Interpreting Histogram Shape
- Symmetric: frequencies cluster near centre, mirror-like tails.
- Uniform: all classes have ~equal frequency.
- Negatively skewed (skew-left): bulk of data on right, tail extends left.
- Positively skewed (skew-right): bulk on left, tail extends right.
B. Ogive (Cumulative Frequency Curve)
- Requires Class Boundaries + Cumulative Frequencies.
- Plot upper class boundary vs. cumulative frequency; join with straight segments.
- Always non-decreasing.
- Interpretation:
- At 19 days, F=15 → 15 clients finished in <19 days.
- Use vertical then horizontal tracing to answer “≤ value” questions (e.g.
≤27 days → 26 clients).
C. Frequency Polygon
- Uses midpoints vs. frequencies.
- Add two extra (arbitrary) midpoints so curve starts/ends on X-axis:
- Start: first midpoint -c ( 13-4=9 ) with f=0.
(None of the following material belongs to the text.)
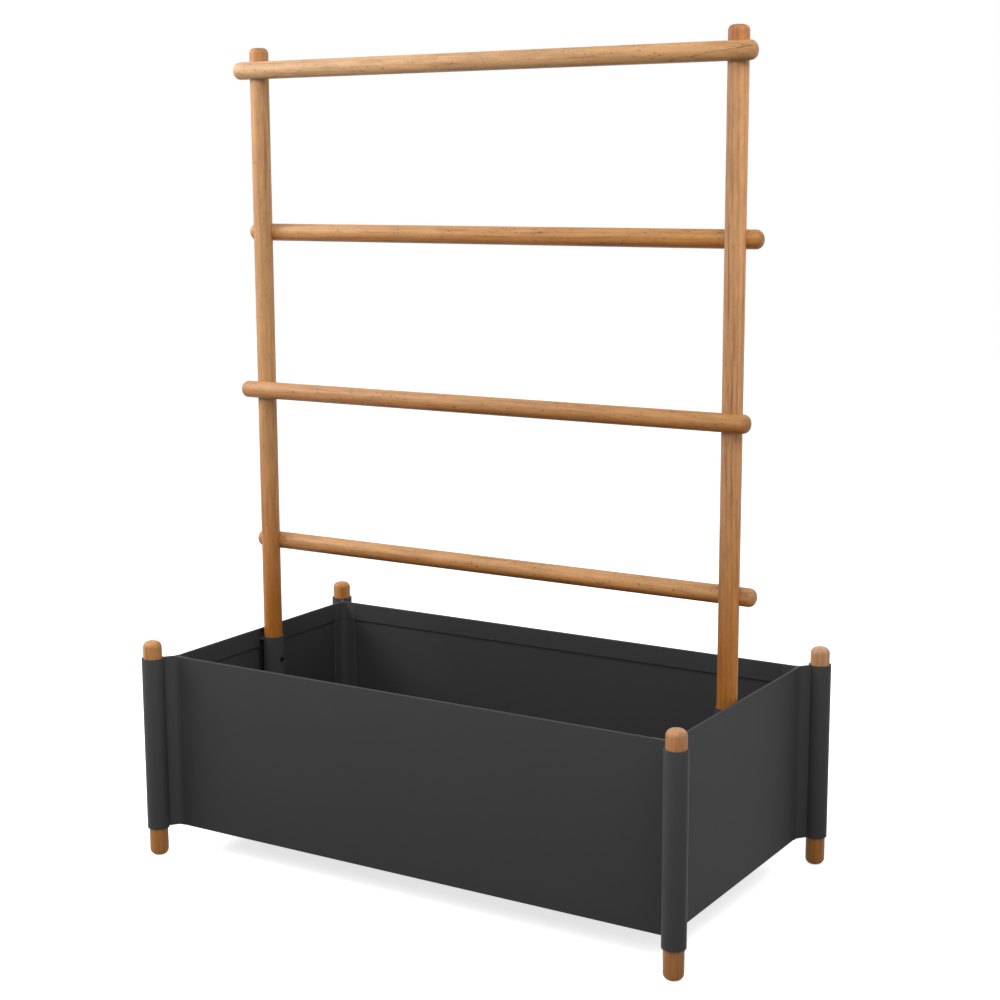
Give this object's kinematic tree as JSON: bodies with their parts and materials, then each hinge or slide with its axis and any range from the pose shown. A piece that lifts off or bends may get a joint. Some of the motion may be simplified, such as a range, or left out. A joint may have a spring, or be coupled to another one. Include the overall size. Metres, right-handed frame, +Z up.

- End: last midpoint +c ( 33+4=37 ) with f=0.
- Plot points (9,0), (13,8), (17,7), (21,3), (25,8), (29,3), (33,1), (37,0) and connect with straight lines.
- Entire polygon touches the X-axis only at the two artificial endpoints.
Practical & Pedagogical Notes
- Choice of extra columns/graphs depends on message & audience.
- Frequency tables suffice for numerical summaries; graphs convey visual intuition.
- Check sums: \sum f = n and \sum rf = 1.
- Rounding-up principle applies to both k and c, ensuring full coverage without data loss.
- Always label graphs fully (title, axes, units).
- Contrast: histogram (touching bars, continuous) vs.
bar chart (separate categories, bars separated). - Cumulative frequency tools (table or ogive) allow percentile-type inquiries without raw data.
Course Logistics Mentioned
- Unit 2 concluded; Practice Assignment 2 open (work over next 7-10 days).
- Memo/solutions available in 5-7 days.
- Additional video provided for full worked example; slides alone are “sufficient”.
- Encouragement to “work diligently”.
Summary of Key Formulas & Symbols
- Sturges: k = 1 + 3.3 \log n
- Class width: c = \dfrac{\max - \min}{k}
- Relative frequency: rf = \dfrac{f}{n}
- Cumulative frequency: Fi = \sum{j\le i} f_j
- Class midpoint: x_m = \dfrac{\text{lower}+\text{upper}}{2}
- Notation: square bracket [ = inclusive, round bracket ) = exclusive.
Ethical & Practical Implications
- Transparent summarisation prevents misinterpretation—e.g.
incorrect class widths or mis-labelled histograms can bias audience perception. - Proper rounding avoids hiding observations outside chosen boundaries.
- Graph choice impacts how variability & skewness are communicated to stakeholders (auditors, managers, regulators, etc.).